Every Saturday and Sunday about
five old winos, around thirty other teenage boys, and I would wait in a
room. The room was known as the Caddy Shack, and we were Caddies,
of course. We waited to hear our names followed by "front and center"
over an intercom. The Caddy Master was assigning us to golfers, and
he needed us in front of the Pro-Shop. I always hoped my appointments would
be with women, because there were distinct advantages to caddying for women
as opposed to men golfers.
One reason I always hoped my
appointments would be with women was because they had better dispositions.
Men played golf like the fate of the world depended on their every shot.
As their balls flew through the air heading for a patch of trees, a lake,
or a sand trap, they shouted a locker-room-full of obscenities. Sometimes,
they even went into full-blown tantrums. Like one time, after this
"nut" finished his flare for cursing, he ran over to a ball-wash and whacked
it with his golf club until his club was bent. Then he threw his
club into the woods and ran toward me. He reached me and grabbed
more clubs out of his bag, and he started bending them over his knee and
throwing them into the woods. Conversely, the women exhibited no
signs of this testosterone madness. However, they did demonstrate
signs of estrogen surges. This was when they talked to their balls in-flight.
They sounded like they were trying to influence lovers in their beds.
For example, as one lady's shot whizzed off, she wailed, "Up, up, up, get-it-up,
go-go-go, no, not over there, yes-yes, there--there, further, further,
further!" Also I've seen women show an enormous amount of patience.
One time, three women were actually trying to putt, as this new caddy danced
around on the green's edge, waved the flagpole in the wind, and acted like
he was in a marching band at half time. Men more accustomed to barking
complaints and orders would have thrown this crazy caddy over a hill.
The physical advantages of having
a woman golfer were readily observable. Women's golf bags were smaller
and easier to carry. Men liked having big ones, with lead-heavy bottoms,
that were able to stand erect even in the deepest rough. Their bags
were symbols of phallic power. Women's were dainty with very little
or no weighty bottoms. Although some old ladies used caddies, most
ladies gracefully carried their golf bags. However, every man over
twenty seemed to need an extension of his manliness; he wanted his symbol
of virility toted by--the Caddy. Another consideration that made
bags burdensome was the number of golf balls in them. When the big boys
teed off, they had around fifty balls with them.
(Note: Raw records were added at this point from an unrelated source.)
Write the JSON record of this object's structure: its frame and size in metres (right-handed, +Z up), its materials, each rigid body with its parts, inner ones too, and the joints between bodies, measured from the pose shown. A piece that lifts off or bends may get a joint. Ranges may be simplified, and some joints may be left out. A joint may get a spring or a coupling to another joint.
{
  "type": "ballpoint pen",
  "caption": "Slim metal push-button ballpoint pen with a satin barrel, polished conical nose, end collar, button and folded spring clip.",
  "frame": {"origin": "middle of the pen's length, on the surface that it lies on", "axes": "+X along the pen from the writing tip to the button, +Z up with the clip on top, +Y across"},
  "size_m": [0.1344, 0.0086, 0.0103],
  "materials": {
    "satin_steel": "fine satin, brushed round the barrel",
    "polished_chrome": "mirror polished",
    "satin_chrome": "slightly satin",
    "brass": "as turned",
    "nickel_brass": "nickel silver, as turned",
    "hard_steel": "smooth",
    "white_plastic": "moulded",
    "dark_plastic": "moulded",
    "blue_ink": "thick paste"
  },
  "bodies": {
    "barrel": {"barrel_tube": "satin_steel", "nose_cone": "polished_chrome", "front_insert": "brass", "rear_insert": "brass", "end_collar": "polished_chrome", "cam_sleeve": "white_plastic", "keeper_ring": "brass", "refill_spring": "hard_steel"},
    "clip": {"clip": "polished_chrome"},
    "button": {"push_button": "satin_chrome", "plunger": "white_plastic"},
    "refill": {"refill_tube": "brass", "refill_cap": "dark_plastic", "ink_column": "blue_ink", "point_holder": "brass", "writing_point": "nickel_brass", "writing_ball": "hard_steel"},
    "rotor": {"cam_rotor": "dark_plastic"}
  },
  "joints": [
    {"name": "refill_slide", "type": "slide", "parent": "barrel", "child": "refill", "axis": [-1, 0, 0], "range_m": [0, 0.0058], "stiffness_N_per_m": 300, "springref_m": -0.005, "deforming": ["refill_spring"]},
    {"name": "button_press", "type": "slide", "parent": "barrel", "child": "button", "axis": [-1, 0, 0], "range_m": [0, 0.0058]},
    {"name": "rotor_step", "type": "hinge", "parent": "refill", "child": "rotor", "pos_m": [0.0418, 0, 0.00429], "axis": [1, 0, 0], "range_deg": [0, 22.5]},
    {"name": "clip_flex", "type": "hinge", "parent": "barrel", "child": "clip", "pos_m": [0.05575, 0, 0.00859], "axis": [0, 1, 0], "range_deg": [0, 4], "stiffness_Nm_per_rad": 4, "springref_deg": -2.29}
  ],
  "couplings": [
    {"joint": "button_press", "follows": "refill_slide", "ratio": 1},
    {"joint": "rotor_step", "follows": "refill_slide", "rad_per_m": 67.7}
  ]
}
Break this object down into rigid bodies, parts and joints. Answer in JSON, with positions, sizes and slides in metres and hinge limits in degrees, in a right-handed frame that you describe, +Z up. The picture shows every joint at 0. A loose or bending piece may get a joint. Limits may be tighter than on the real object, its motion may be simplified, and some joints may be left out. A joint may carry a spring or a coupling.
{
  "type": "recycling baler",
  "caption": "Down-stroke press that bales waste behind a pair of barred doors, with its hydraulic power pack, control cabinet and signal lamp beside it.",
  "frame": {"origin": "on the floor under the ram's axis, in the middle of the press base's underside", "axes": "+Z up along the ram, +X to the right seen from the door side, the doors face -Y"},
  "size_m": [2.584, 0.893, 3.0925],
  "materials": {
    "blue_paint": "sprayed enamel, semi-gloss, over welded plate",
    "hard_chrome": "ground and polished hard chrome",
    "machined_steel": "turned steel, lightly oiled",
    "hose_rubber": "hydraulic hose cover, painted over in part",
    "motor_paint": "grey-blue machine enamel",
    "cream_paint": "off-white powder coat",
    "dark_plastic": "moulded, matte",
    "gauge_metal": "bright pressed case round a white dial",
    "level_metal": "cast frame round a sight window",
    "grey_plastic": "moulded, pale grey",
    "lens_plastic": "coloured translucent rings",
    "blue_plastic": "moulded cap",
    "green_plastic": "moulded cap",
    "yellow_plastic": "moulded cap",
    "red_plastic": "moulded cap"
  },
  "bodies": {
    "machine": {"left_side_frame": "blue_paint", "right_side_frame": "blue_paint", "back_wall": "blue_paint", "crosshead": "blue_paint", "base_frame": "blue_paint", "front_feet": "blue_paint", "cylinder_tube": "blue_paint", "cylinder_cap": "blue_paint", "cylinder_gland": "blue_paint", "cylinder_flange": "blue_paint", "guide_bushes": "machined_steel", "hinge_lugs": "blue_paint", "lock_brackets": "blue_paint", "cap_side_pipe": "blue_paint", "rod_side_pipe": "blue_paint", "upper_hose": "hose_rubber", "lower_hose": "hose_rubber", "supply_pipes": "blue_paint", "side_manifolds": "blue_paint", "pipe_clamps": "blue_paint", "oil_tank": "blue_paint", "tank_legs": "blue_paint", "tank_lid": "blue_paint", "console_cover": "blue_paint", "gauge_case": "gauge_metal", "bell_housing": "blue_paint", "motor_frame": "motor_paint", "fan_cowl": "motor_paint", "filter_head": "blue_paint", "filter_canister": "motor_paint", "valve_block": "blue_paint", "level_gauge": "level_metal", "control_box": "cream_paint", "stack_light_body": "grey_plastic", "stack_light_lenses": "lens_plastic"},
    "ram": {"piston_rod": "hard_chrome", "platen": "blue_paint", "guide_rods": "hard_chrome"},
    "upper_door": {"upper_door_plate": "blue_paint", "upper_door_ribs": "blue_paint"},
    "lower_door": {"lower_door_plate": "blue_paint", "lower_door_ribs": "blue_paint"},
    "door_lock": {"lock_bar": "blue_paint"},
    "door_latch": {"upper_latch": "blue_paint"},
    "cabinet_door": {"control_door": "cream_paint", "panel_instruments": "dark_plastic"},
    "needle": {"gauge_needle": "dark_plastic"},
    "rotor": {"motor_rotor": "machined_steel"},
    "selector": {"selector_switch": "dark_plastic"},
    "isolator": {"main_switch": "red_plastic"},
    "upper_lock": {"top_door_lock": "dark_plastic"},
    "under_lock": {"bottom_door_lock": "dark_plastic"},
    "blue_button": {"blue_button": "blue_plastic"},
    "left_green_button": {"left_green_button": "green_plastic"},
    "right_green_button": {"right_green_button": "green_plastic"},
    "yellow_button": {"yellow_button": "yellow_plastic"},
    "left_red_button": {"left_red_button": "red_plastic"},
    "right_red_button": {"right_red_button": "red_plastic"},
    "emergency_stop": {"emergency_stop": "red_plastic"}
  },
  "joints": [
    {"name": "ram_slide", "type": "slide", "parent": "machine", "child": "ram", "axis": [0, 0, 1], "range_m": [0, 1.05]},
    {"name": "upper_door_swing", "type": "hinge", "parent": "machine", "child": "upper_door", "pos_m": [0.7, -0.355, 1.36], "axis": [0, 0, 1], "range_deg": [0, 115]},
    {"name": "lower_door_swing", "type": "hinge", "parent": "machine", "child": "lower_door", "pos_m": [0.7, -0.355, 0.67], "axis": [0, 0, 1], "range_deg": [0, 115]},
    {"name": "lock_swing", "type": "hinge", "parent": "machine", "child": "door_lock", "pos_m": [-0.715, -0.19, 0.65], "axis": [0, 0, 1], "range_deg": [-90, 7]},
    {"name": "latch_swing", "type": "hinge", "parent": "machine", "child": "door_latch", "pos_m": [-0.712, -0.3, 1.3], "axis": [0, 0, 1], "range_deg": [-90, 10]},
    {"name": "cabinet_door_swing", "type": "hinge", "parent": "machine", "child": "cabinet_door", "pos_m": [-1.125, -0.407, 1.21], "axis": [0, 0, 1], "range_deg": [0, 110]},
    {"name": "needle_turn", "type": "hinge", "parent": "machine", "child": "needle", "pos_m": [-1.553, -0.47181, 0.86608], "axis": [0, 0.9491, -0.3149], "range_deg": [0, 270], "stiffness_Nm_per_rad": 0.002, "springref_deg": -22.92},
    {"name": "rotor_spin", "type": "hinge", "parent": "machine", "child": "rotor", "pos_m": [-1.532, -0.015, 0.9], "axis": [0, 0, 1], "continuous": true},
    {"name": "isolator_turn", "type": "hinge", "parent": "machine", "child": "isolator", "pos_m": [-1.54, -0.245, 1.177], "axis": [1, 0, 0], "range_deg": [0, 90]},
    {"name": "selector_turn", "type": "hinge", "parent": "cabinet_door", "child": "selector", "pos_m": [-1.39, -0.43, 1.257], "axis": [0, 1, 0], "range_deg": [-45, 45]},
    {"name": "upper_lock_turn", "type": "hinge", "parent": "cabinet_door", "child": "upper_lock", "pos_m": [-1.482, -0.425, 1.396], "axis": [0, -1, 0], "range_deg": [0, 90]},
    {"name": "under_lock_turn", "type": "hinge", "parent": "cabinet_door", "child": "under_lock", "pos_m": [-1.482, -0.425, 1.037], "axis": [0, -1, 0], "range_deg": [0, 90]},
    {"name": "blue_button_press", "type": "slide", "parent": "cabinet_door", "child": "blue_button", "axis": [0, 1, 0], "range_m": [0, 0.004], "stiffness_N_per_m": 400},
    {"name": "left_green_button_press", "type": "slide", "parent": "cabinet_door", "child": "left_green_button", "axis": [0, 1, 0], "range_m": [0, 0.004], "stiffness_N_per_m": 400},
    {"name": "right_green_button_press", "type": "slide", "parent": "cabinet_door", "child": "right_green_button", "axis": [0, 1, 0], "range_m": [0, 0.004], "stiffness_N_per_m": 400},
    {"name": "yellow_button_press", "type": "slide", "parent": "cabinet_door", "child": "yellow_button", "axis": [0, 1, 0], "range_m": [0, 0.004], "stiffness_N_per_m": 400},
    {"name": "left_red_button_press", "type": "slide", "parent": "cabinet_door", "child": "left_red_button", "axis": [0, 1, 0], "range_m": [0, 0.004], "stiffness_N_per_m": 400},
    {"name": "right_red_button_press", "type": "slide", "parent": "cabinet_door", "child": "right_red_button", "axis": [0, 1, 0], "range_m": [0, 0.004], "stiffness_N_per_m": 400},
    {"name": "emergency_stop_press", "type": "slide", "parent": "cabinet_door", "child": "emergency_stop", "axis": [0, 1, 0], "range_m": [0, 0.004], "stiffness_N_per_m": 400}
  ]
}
This compulsion
for lots of balls in their bags wasn't among the fairer sex, who only carried
around nine with them. Because men's tee shots were farther and higher
than women's, they were harder to follow. Hence, it was more difficult
to do a good job. With men, I was like a decrepit old bird dog only
following the golfers around, but with women, I was like the Pointer, sporting
dog, always directing them to where their shots had fallen. On rare
occasions, young ladies used caddies. Even though they didn't wear
their customary short tennis dresses showing-off those smoothly tanned
thighs, I still enjoyed watching them more than the men or old ladies.
However, the men tried displaying their best side. They did things
like bending over, farting loudly, and singing, "I feel good--dut-ta-dut-ta-ta-dut-dutta-dutta-dut-like
I knew I would!" On the other hand, watching the old ladies bend
over was downright dangerous; it was rumored to cause blindness and drinking
among winos.
Even though the Caddy Master decided whom
I caddied for, this didn't stop me from hoping that I'd get the golfers
with the smaller bags and better dispositions, the women. And I especially
wanted those young good-looking ones. However, ninety-nine percent
of the time, I toted the men's heavy bags, so I learnt to tolerate their
attitudes and appreciate their locker-room humor.